[Gluster-devel] Volume management proposal (4.0)

Wed Dec 3 14:47:21 UTC 2014

On 12/02/2014 10:07 AM, Jeff Darcy wrote:
> I've been thinking and experimenting around some of the things we need
> in this area to support 4.0 features, especially data classification
>
> http://www.gluster.org/community/documentation/index.php/Features/data-classification
>
> Before I suggest anything, a little background on how brick and volume
> management *currently* works.
>
> (1) Users give us bricks, specified by host:path pairs.
>
> (2) We assign each brick a unique ID, and create a "hidden" directory
> structure in .glusterfs to support our needs.
>
> (3) When bricks are combined into a volume, we create a bunch of
> volfiles.
>
> (4) There is one volfile per brick, consisting of a linear "stack" of
> translators from storage/posix (which interacts with the local file
> system) up to protocol/server (which listens for connections from
> clients).
>
> (5) When the volume is started, we start one glusterfsd process for each
> brick volfile.
>
> (6) There is also a more tree-like volfile for clients, constructed as
> follows:
>
> (6a) We start with a protocol/client translator for each brick.
>
> (6b) We combine bricks into N-way sets using AFR, EC, etc.
>
> (6c) We combine those sets using DHT.
>
> (6d) We push a bunch of (mostly performance-related) translators on top.
>
> (7) When a volume is mounted, we fetch the volume and instantiate all of
> the translators described there, plus mount/fuse to handle the local
> file system interface.  For GFAPI it's the same except for mount/fuse.
>
> (8) There are also volfiles for NFS, self-heal daemons, quota daemons,
> snapshots, etc.  I'm going to ignore those for now.
>
> The code for all of this is in glusterd-volgen.c, but I don't recommend
> looking at it for long because it's one of the ugliest hairballs I've
> ever seen.  In fact, you'd be hard pressed to recognize the above
> sequence of steps in that code.  Pieces that belong together are
> splattered all over.  Pieces that should remain separate are mashed
> together.  Pieces that should use common code use copied code instead.
> As a prerequisite for adding new functionality, what's already there
> needs to be heavily refactored so it makes some sense.
>
> So . . . about that new functionality.  The core idea of data
> classification is to apply step 6c repeatedly, with variants of DHT that
> do tiering or various other kinds of intelligent placement instead of
> the hash-based random placement we do now.  "NUFA" and "switch" are
> already examples of this.  In fact, their needs drove some of the code
> structure that makes data classification (DC) possible.
>
> The trickiest question with DC has always been how the user specifies
> these complex placement policies, which we then turn into volfiles.  In
> the interests of maximizing compatibility with existing scripts and user
> habits, what I propose is that we do this by allowing the user to
> combine existing volumes into a new higher-level volume.  This is
> similar to how the tiering prototype already works, except that
> "combining" volumes is more general than "attaching" a cache volume in
> that specific context.  There are also some other changes we should make
> to do this right.

As I read this I assume this is to ease administration, and not to ease 
the code complexity mentioned above, right?

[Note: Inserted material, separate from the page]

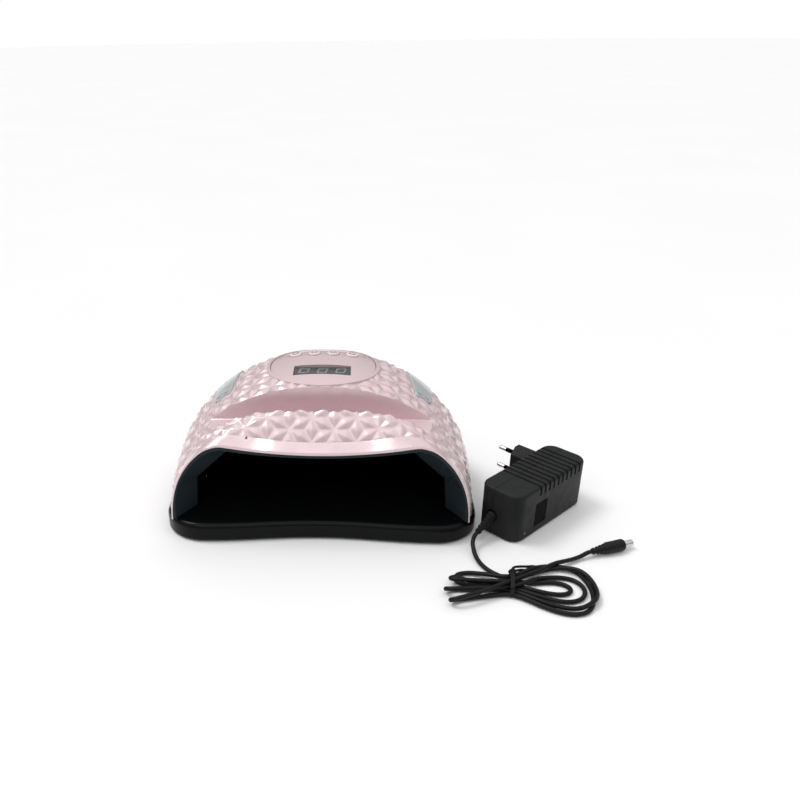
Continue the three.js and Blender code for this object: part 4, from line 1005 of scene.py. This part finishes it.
VAULT_FRONT_Y = -61
VAULT_REAR_Y = 62
VAULT_REAR_SCALE = 0.8
VAULT_HALF_FLOOR = 108
VAULT_HALF_SHOULDER = 104
VAULT_HALF_CEILING = 74
VAULT_SHOULDER_Z = 46
VAULT_CEILING_Z = 73.5
VAULT_WALL = 1.8
BOARD_FRONT, BOARD_BACK = 0.7, 2.3
LED_RADIUS = 3.2
BEZEL_DEPTH = 24
RIM_CENTRE_Z = 30
EYE_X, EYE_Z, EYE_RADIUS = 12, 24, 2.5


def vault_point(y, x, z, growth):
    share = (y - VAULT_FRONT_Y) / (VAULT_REAR_Y - VAULT_FRONT_Y)
    scale = 1 + share * (VAULT_REAR_SCALE - 1)
    return Vector((scale * x + math.copysign(growth, x), y,
                   SHELL_BASE + scale * (z - SHELL_BASE) + growth))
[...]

The code complexity needs to be eased, but I would assume that is a by 
product of this change.

>
> (A) Each volume has an explicit flag indicating whether it is a
> "primary" volume to be mounted etc. directly by users or a "secondary"
> volume incorporated into another.
>
> (B) Each volume has a graph representing steps 6a through 6c above (i.e.
> up to DHT).  Only primary volumes have a (second) graph representing 6d
> and 7 as well.

Do we intend to break this up into multiple secondary volumes, i.e an 
admin can create a pure replicate secondary volume(s) and then create a 
further secondary volume from these adding, say DHT?

I ask this for 2 reasons,
If we bunch up everything till 6c, we may not reduce admin complexity 
when creating volumes that involve multiple tiers, so we should/could 
allow creating secondary volumes and then further secondary volumes.

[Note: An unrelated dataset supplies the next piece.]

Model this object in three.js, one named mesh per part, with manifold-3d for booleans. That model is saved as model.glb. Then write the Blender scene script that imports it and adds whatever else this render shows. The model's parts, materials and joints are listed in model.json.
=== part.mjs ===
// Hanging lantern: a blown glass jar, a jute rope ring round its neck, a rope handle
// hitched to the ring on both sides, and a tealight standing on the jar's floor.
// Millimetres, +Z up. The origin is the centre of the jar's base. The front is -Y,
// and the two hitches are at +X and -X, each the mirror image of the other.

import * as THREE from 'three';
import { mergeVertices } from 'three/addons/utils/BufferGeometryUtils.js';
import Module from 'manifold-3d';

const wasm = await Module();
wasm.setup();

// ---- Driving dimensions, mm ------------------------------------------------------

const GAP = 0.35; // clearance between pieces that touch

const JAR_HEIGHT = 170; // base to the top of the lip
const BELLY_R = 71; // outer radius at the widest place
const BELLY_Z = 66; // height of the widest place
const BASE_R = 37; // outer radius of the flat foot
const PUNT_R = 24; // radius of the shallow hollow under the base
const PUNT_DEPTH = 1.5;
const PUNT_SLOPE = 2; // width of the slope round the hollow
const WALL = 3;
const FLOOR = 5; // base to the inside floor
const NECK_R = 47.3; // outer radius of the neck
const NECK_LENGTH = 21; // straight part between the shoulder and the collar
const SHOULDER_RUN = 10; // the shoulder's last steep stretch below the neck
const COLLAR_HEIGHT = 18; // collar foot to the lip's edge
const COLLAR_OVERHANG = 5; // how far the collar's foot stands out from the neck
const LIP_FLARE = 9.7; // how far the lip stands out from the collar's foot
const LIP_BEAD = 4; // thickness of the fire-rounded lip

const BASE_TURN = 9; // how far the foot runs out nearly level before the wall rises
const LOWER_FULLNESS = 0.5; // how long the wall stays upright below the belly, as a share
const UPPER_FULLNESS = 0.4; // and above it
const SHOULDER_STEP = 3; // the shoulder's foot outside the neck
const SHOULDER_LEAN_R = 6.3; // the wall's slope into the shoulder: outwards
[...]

If we do _not_ bunch up then we would have several secondary volumes, 
then the settings (as I think about it) for each secondary volume 
becomes a bit more non-intuitive. IOW, we are dealing with a chain of 
secondary volumes and each with its own name, and would initiate admin 
operations (like rebalance) on possibly each of these. Not sure if I am 
portraying the complexity that I see well here.

>
> (C) The graph/volfile for a primary volume might contain references to
> secondary volumes.  These references are resolved at the same time that
> 6d and 7 are applied, yielding a complete graph without references.
>
> (D) Secondary volumes may not be started and stopped by the user.
> Instead, a secondary volume is automatically started or stopped along
> with its primary.
>
> (E) The user must specify an explicit option to see the status of
> secondary volumes.  Without this option, secondary volumes are hidden
> and status for their constituent bricks will be shown as though they
> were (directly) part of the corresponding primary volume.
>
> As it turns out, most of the "extra" volfiles in step 8 above also
> have their own steps 6d and 7, so implementing step C will probably make
> those paths simpler as well.
>
> The one big remaining question is how this will work in terms of
> detecting and responding to volume configuration changes.  Currently we
> treat each volfile as a completely independent entity, and just compare
> whole graphs.  Instead, what we need to do is track dependencies between
> graphs (a graph of graphs?) so that a change to a secondary volume will
> "ripple up" to its primary where a new graph can be generated and
> compared to its predecessor.
>
> Any other thoughts/suggestions?

Maybe a brief example of how this works would help clarify some thoughts.

Thanks,
Shyam